Liebe gegeben – den Tod geerntet
Im Kreuzgang gelesen stellte Kleist's „Findling“
vor
Marion Wiegmann und Mr Edin Burgh
Kotofeij
K. Bajun
Kleist, Kleist! Warum nur hast du dich erschossen! Was hätte dieser
Titan der deutschen Sprache seinem Volke noch zu geben vermocht! Der zerbrochene
Krug, das Käthchen von Heilbronn, die Marquise von O. ..., all die
unsterblichen Werke künden von der erzählerischen Wucht, dem
sprachlich - gestalterischen Genie des Frankfurter Musensohns. Und es
wird klar, was das Deutsche eingebüßt hat, seit es im Informationszeitalter
auf SMS-Größe verkrüppelt wurde.
Am Abend des 11. November trug Marion Wiegmann Kleists Geschichte "Der
Findling" im warmen Halbdunkel des Dominikaner-Kreuzgangs zu St.
Pauli vor. Begleitet wurde sie von dem hervorragenden Violinisten Mr.
Edin Burgh, der – kein Kalauer – aus der gleichnamigen Hauptstadt
Schottlands stammt. Ach, Frau Wiegmann... Wer bislang glaubte, lesen zu
können, der muss Marion Wiegmann hören. Sie kann lesen. Der
Rest buchstabiert. All die Höhen und Tiefen der dramatischen Erzählung
bringt sie als Eine-Frau-Ensemble auf die Bühne. Sie gestikuliert
mit Stimme und Händen. Der Strang der Handlung wird von der Tonalität
von Frau Wigmanns Stimme getragen. Kleists Sprache ist eine Orgel? Frau
Wiegmann ist die Organistin. Und sie traktiert dieses Instrument im Duett,
da sie ihre eigene Stimme zu einem ebensolchen Instrument gestaltet.
Kleist malt Psychogramme – seine Interpretin Marion Wiegmann malt
die dazugehörigen Bilder. Und ein von Grund auf sympathischer Musiker
mit dem Blut der Lowlands in den Adern, streichelt seine Violine dazu.
Es quietscht nicht, es kratzt nicht...es geht ins Herz. Ein paar Themata
aus dem Don Giovanni von Mozart hat Mr Burgh selbst variiert und in den
Fluss der Erzählung eingepasst. Voller Harmonien noch schmeicheln
sich die holden Töne in die Ohren, zum Anfang, als sich alles glücklich
zu fügen scheint. Dann aber: mehr und mehr angereichert mit Dissonanzen,
als die Persönlichkeit des Protagonisten tiefer und tiefer in die
Schatten menschlicher Abgründe gleitet. Als Kleist schrieb, war Freud
noch nicht geboren – doch die Werke Kleists nahmen die Erkenntnisse
des Wiener Psychologen vorweg. Beide, Frau Wiegmann und Mr Burgh setzten
diesen nicht eben leicht zu transportierenden Inhalt mit einem wahrhaft
untrüglichen Instinkt und großen Können um, und mit etwas,
das sich vielleicht mit "zarter Verve" beschreiben lässt.
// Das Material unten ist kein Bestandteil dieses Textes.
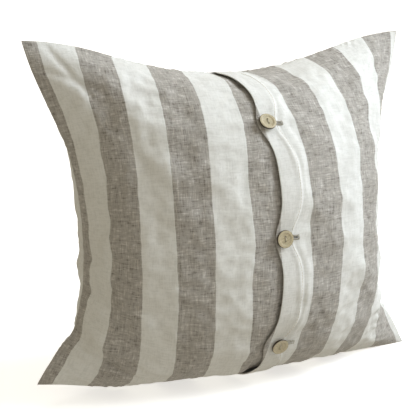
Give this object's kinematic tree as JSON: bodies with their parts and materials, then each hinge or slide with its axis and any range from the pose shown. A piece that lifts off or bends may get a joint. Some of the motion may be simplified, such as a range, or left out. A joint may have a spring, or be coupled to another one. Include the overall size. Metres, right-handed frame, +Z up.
{
  "type": "throw pillow",
  "caption": "Square striped linen throw pillow with a buttoned placket, standing on its flattened bottom edge.",
  "frame": {"origin": "on the ground, at the centre of the bounding box's base", "axes": "+X to the pillow's right seen from the front, -Y out of the buttoned front, +Z up"},
  "size_m": [0.496, 0.2715, 0.412],
  "materials": {
    "linen": "heathered linen, broad grey and white stripes",
    "ticking": "close plain weave",
    "fibre": "loose fibre",
    "thread": "sewing thread",
    "button_thread": "waxed thread",
    "coconut": "polished coconut shell"
  },
  "bodies": {
    "cover": {"cover_back_panel": "linen", "cover_left_panel": "linen", "cover_right_panel": "linen", "cover_seam_thread": "thread", "insert_front_ticking": "ticking", "insert_back_ticking": "ticking", "insert_seam_thread": "thread", "filling": "fibre"},
    "flap": {"placket_flap": "linen", "buttonhole_threads": "thread", "flap_hem_thread": "thread"},
    "shank_top": {"button_shank_top": "button_thread"},
    "button_top": {"button_top": "coconut", "button_thread_top": "button_thread"},
    "shank_middle": {"button_shank_middle": "button_thread"},
    "button_middle": {"button_middle": "coconut", "button_thread_middle": "button_thread"},
    "shank_bottom": {"button_shank_bottom": "button_thread"},
    "button_bottom": {"button_bottom": "coconut", "button_thread_bottom": "button_thread"}
  },
  "joints": [
    {"name": "flap_lift", "type": "hinge", "parent": "cover", "child": "flap", "pos_m": [0.03648, -0.12613, 0.18019], "axis": [-0.0349, 0, 0.9994], "range_deg": [0, 1.5], "stiffness_Nm_per_rad": 0.05},
    {"name": "button_tilt_top", "type": "hinge", "parent": "cover", "child": "shank_top", "pos_m": [-0.00183, -0.10361, 0.30292], "axis": [1, 0.0002, 0], "range_deg": [-5, 5], "stiffness_Nm_per_rad": 0.0005},
    {"name": "button_spin_top", "type": "hinge", "parent": "shank_top", "child": "button_top", "pos_m": [-0.00183, -0.10361, 0.30292], "axis": [0.0002, -0.7941, 0.6078], "range_deg": [-30, 30], "stiffness_Nm_per_rad": 0.0005},
    {"name": "button_tilt_middle", "type": "hinge", "parent": "cover", "child": "shank_middle", "pos_m": [0.0025, -0.12707, 0.179], "axis": [1, 0.0032, 0], "range_deg": [-5, 5], "stiffness_Nm_per_rad": 0.0005},
    {"name": "button_spin_middle", "type": "hinge", "parent": "shank_middle", "child": "button_middle", "pos_m": [0.0025, -0.12707, 0.179], "axis": [0.0032, -1, -0.0046], "range_deg": [-30, 30], "stiffness_Nm_per_rad": 0.0005},
    {"name": "button_tilt_bottom", "type": "hinge", "parent": "cover", "child": "shank_bottom", "pos_m": [0.00683, -0.1017, 0.05508], "axis": [1, 0.0058, 0], "range_deg": [-5, 5], "stiffness_Nm_per_rad": 0.0005},
    {"name": "button_spin_bottom", "type": "hinge", "parent": "shank_bottom", "child": "button_bottom", "pos_m": [0.00683, -0.1017, 0.05508], "axis": [0.0051, -0.8867, -0.4623], "range_deg": [-30, 30], "stiffness_Nm_per_rad": 0.0005}
  ]
}
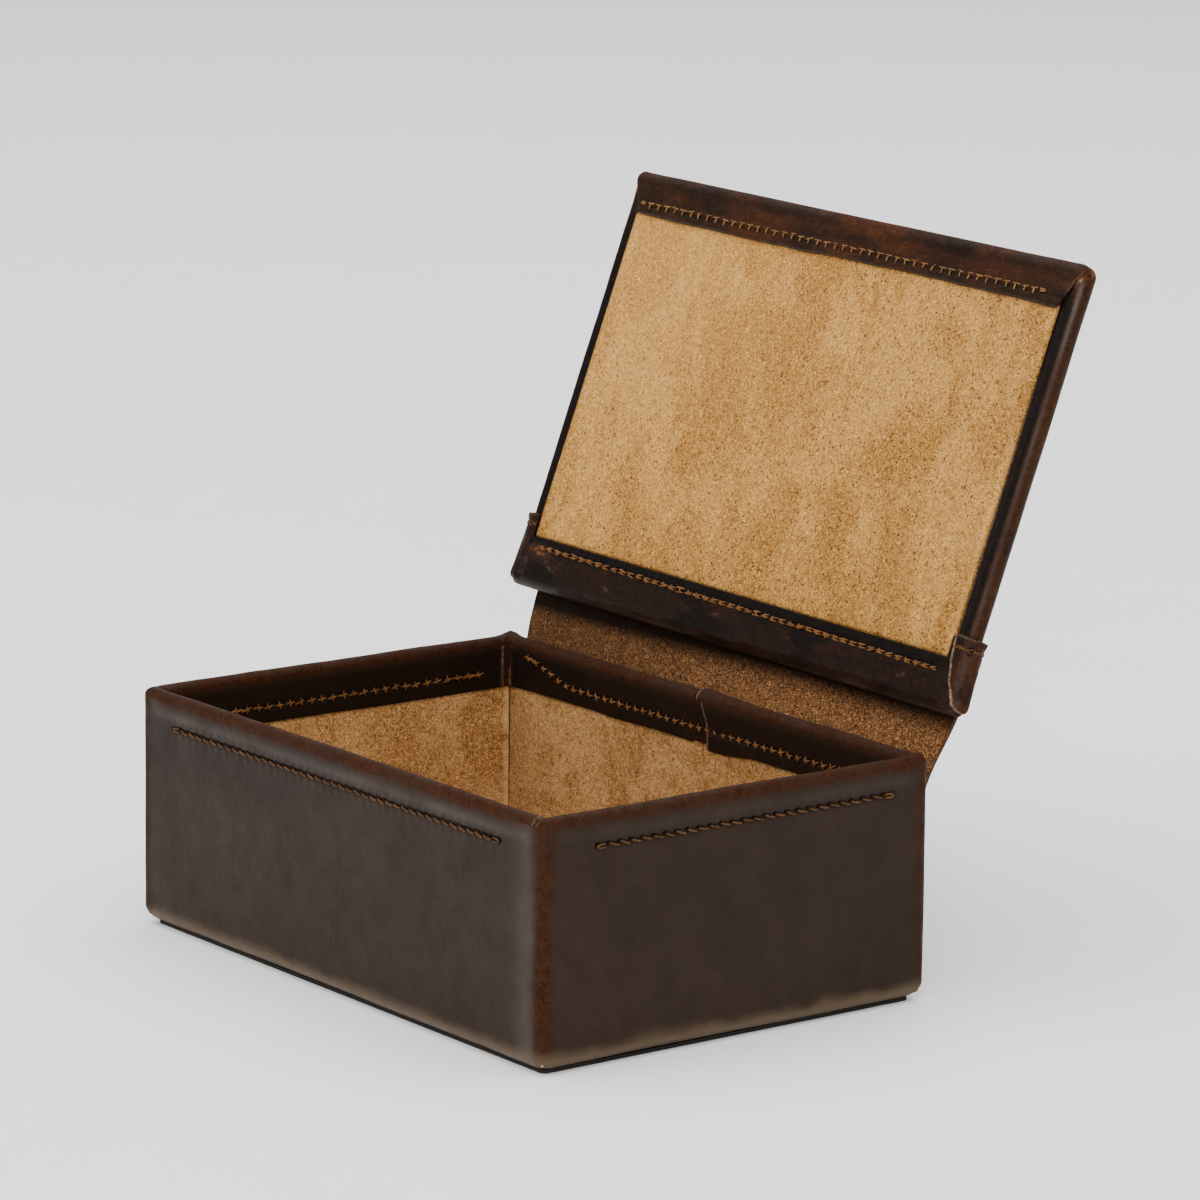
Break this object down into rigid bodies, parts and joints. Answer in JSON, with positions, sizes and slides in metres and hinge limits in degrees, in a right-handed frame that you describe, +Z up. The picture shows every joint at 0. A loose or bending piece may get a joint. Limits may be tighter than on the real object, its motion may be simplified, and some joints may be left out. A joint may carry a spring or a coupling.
{
  "type": "leather storage box with lift lid",
  "caption": "Leather-covered storage box, open inside and lined with suede, with a padded lift lid that hangs on a sewn leather strap.",
  "frame": {"origin": "middle of the box's footprint, on its resting face", "axes": "+X to the right along the front wall, +Y towards the back wall and hinge, +Z up"},
  "size_m": [0.2236, 0.2165, 0.2357],
  "materials": {
    "dark_leather": "dark brown oiled pull-up leather, waxed, rubbed reddish at the edges",
    "strap_leather": "brown leather, napped flesh side towards the box, smooth dark grain side behind",
    "suede": "coarse tan suede lining",
    "lid_suede": "light tan pigskin suede with fine pores",
    "base_sheet": "matt black leather sheet",
    "board": "grey-brown stiff board",
    "thread": "waxed golden brown thread"
  },
  "bodies": {
    "box": {"wall_cover": "dark_leather", "base_cover": "base_sheet", "base_board": "board", "base_lining": "suede", "front_board": "board", "right_board": "board", "back_board": "board", "left_board": "board", "front_lining": "suede", "right_lining": "suede", "back_lining": "suede", "left_lining": "suede", "front_stitches": "thread", "right_stitches": "thread", "back_stitches": "thread", "left_stitches": "thread", "hinge_strap": "strap_leather", "strap_box_stitches": "thread"},
    "lid": {"lid_cover": "dark_leather", "lid_board": "board", "lid_lining": "lid_suede", "lid_rear_binding": "dark_leather", "lid_front_stitches": "thread", "lid_rear_stitches": "thread", "lid_side_stitches": "thread", "strap_lid_stitches": "thread"}
  },
  "joints": [
    {"name": "lid_hinge", "type": "hinge", "parent": "box", "child": "lid", "pos_m": [0, 0.081, 0.08715], "axis": [-0.9995, -0.0115, 0.0295], "range_deg": [-110.7, 69.3], "deforming": ["hinge_strap"]}
  ]
}
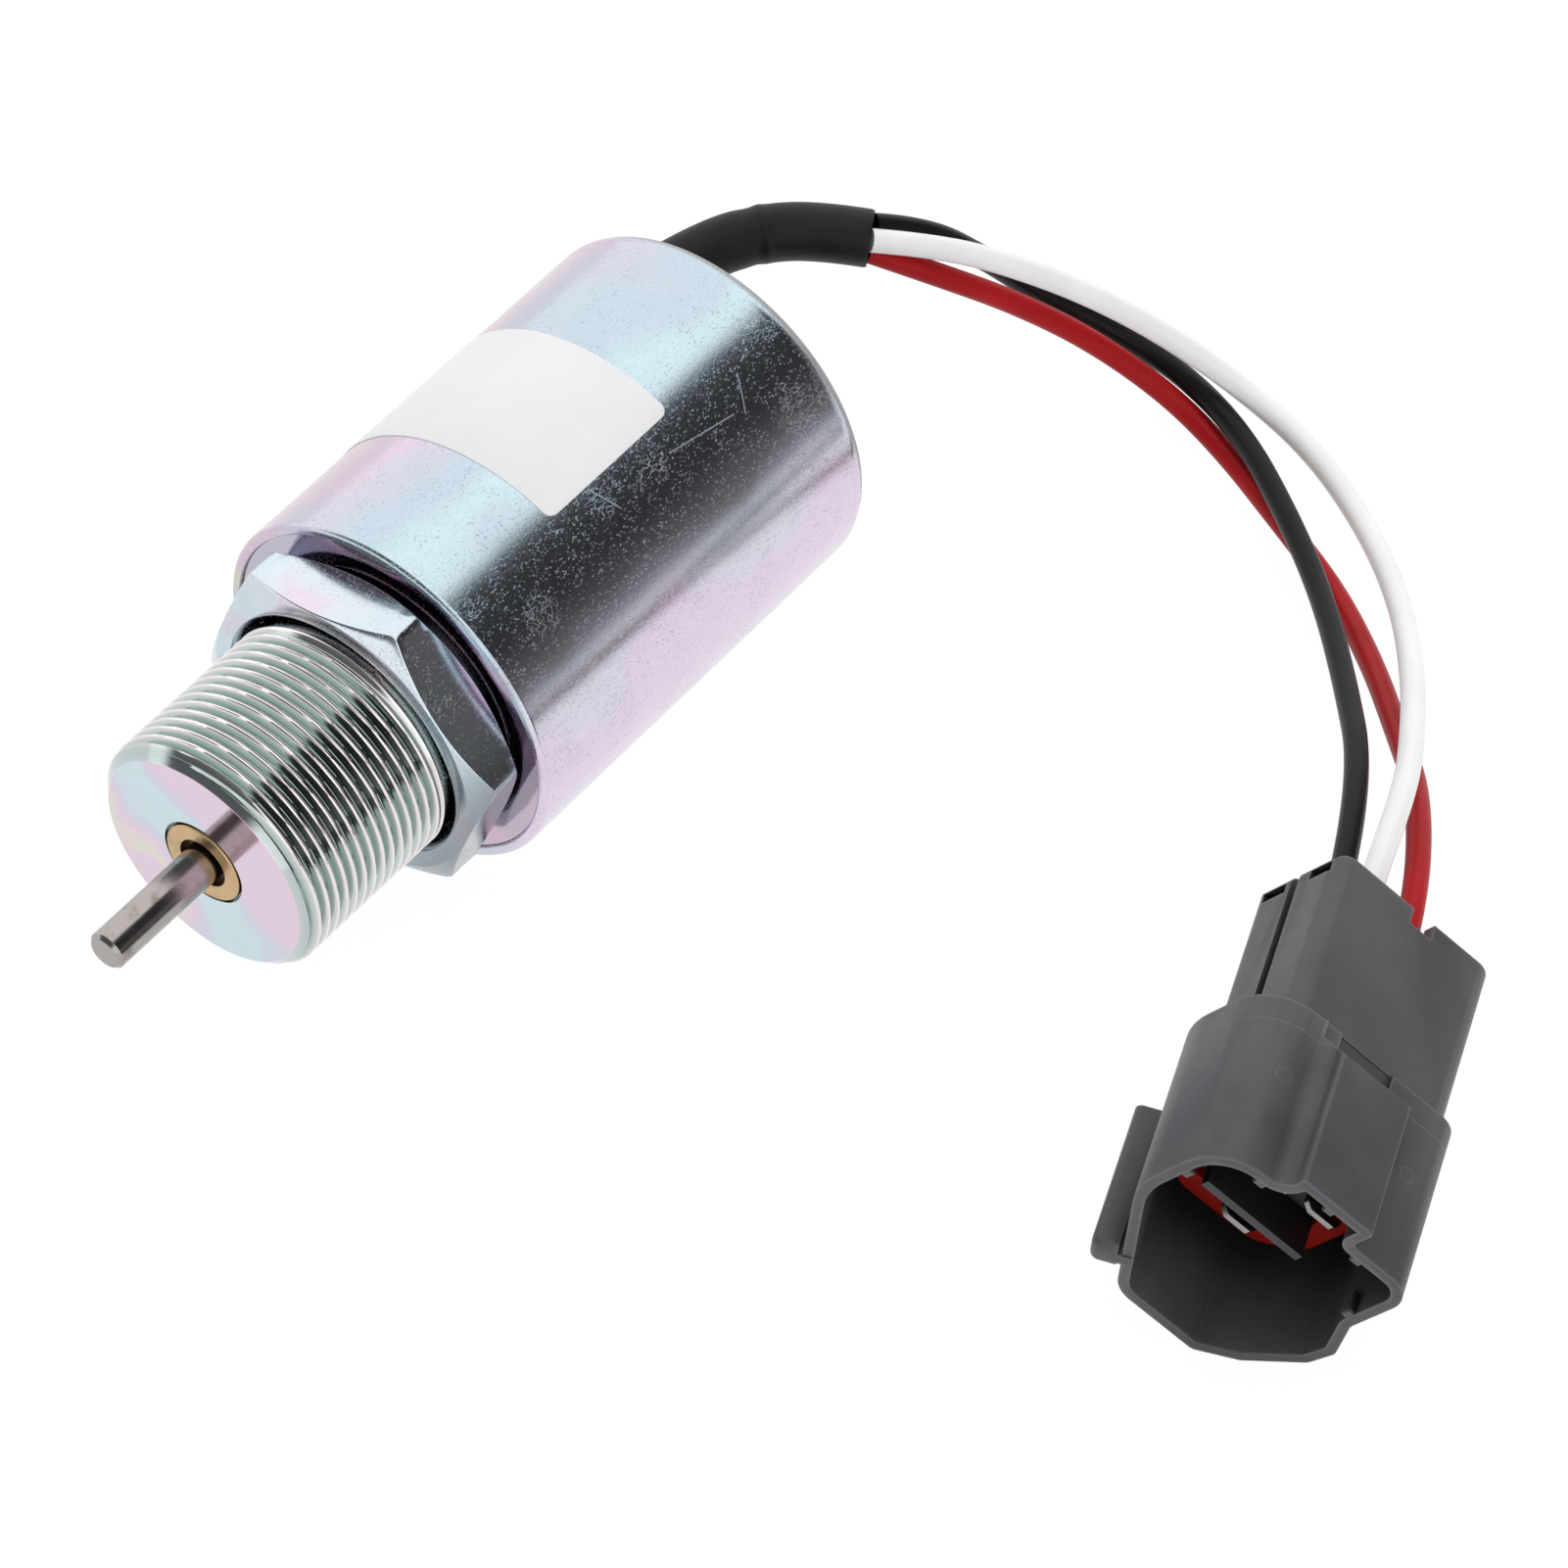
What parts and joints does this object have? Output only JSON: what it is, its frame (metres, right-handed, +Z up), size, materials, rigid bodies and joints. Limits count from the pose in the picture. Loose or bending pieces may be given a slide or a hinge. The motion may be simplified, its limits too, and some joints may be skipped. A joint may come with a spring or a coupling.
{
  "type": "fuel shutoff solenoid",
  "caption": "Round fuel shutoff solenoid with a threaded nose, lock nut, sprung push rod and a wired plug on a short lead.",
  "frame": {"origin": "on the solenoid's axis, in the plane of the lock nut's front face", "axes": "+X along the axis from the nose to the rear of the can, +Z up from the surface that the part lies on"},
  "size_m": [0.154, 0.1542, 0.0449],
  "materials": {
    "zinc_plate": "bright zinc plating with a faint rainbow tint",
    "plain_steel": "drawn and ground",
    "soft_iron": "turned, nickel plated",
    "bush_metal": "turned bronze",
    "tube_metal": "drawn brass",
    "winding_wire": "enamelled copper, seen as one block",
    "winding_tape": "polyester tape",
    "bobbin_plastic": "glass-filled nylon",
    "cover_plastic": "moulded, slightly rough",
    "seal_rubber": "nitrile",
    "label_film": "bare white film",
    "sleeve_plastic": "satin heat-shrink sleeve",
    "white_insulation": "PVC",
    "red_insulation": "PVC",
    "black_insulation": "PVC",
    "housing_plastic": "satin moulded nylon",
    "lock_plastic": "moulded",
    "retainer_plastic": "moulded",
    "tin_plate": "tin plating"
  },
  "bodies": {
    "solenoid": {"can_shell": "zinc_plate", "threaded_nose": "zinc_plate", "guide_bushing": "bush_metal", "rod_seal": "seal_rubber", "pole_piece": "soft_iron", "pole_cushion": "seal_rubber", "rest_washer": "bush_metal", "guide_tube": "tube_metal", "bobbin": "bobbin_plastic", "pull_winding": "winding_wire", "hold_winding": "winding_wire", "winding_wrap": "winding_tape", "flux_plate": "soft_iron", "rear_cover": "cover_plastic", "wire_grommet": "seal_rubber", "label": "label_film", "shrink_sleeve": "sleeve_plastic", "wire_white": "white_insulation", "wire_red": "red_insulation", "wire_black": "black_insulation", "connector_housing": "housing_plastic", "terminal_lock": "lock_plastic", "terminal_upper_left": "tin_plate", "terminal_upper_right": "tin_plate", "terminal_lower": "tin_plate", "wire_seals": "seal_rubber", "wire_retainer": "retainer_plastic"},
    "plunger": {"push_rod": "plain_steel", "plunger_core": "soft_iron", "return_spring": "plain_steel"},
    "locknut": {"lock_nut": "zinc_plate"}
  },
  "joints": [
    {"name": "plunger_slide", "type": "slide", "parent": "solenoid", "child": "plunger", "axis": [1, 0, 0], "range_m": [0, 0.0105], "stiffness_N_per_m": 900, "springref_m": -0.006, "deforming": ["return_spring"]},
    {"name": "locknut_travel", "type": "slide", "parent": "solenoid", "child": "locknut", "axis": [-1, 0, 0], "range_m": [0, 0.0175]}
  ]
}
Dem Stück selbst ist kein glücklicher Ausgang beschieden. Zu
genau kannte Kleist die Menschen, an denen er letzten Endes scheiterte.
Güte wird mit brutalem Undank und verdorbenem Eigennutz vergolten.
Elende Ränke, gegoren aus kleinlichem Hass...- und der Tod bringt
vielfache Ernte ein. Der Geist des Schauderns weht durch die alten Gewölbe
des Kreuzgangs. Doch das Brandenburger Theater, schmal budgetiert, hat
sich mit seiner kleinen, quasi Kabinettreihe "Im Kreuzgang gelesen"
ein eigenes Format von Format geschaffen, ein Stück "Haute Culture"
sozusagen, einen Festschmaus für das intellektuelle Brandenburg.